Rat-a-tat-tat. I grope in the gloom to find an exit. Rat-a-tat-tat. My vision is blurred. Rat-a-tat-tat. I try to run from this place. Rat-a-tat-tat. There is no exit. Rat-a-tat-tat. Fear, fear, fear is your eternal companion. Rat-a-tat-tat, rat-a-tat-tat.
But as the clangour of the drum subsides, the question remains -who is this self, this demon that plagues my days and torments my nights?
Don’t be fooled by my angelic countenance, my pseudo-intellectualism, my cultivated cosmopolitanism or my friendly demeanour – it’s all ersatz.
Scars, deep scarlet welts lay like Mikado sticks upon my soul. Each one an eternal reminder of some past suffering, some past torture. None can be extracted from below without disturbing the others and resurrecting memories best forgotten.
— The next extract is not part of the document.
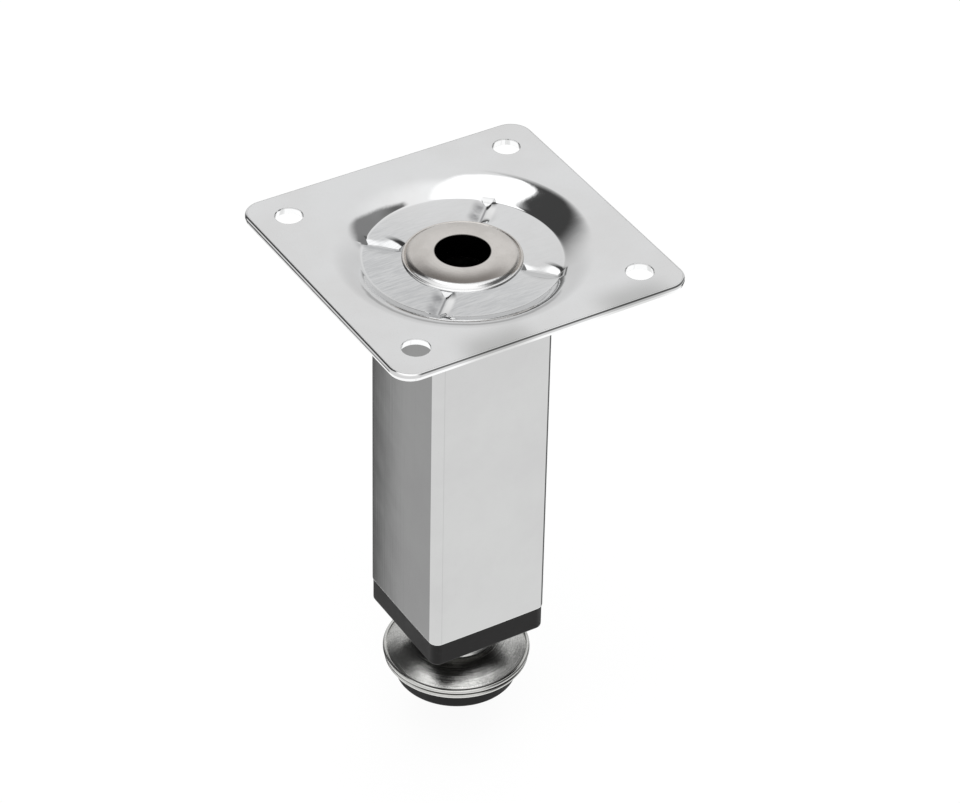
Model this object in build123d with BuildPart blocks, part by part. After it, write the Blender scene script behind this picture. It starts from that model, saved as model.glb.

Scars inflicted from without and then from within as self-confidence crumbles beneath the constant onslaught of admonishment followed by rebuke and castigation. And profanities.
Scars that when roused, incite indiscriminate violence and undiscerning vehemence. And hate.
Scars intimately bound by deceit and dishonesty. And lies.
Covering the scars, a blanket of desolation, like fallen soldiers on a battlefield, are the wounds. They ooze an unrecognisable, but noticeably impure substance, evidently in the process either of coagulation or of decomposition.
Wounds of frustration at being different, incapable of assimilation. Of loneliness.
Wounds of longing for acceptance, approval and recognition. And love.
Wounds of vexation at pretending, hiding and deceit. And isolation.
Wounds of weariness of constantly fleeing, running away. Of exhaustion.
The throbbing of the drum rumbles like Thor’s thunder. A warning of caution. In the negative transcendence of madness, my world becomes a relentless trial, its everyday rituals and objects, beacons of desolate horror. And as the darkness looms, I fear that I will never sing life’s joy in iambic pentameter.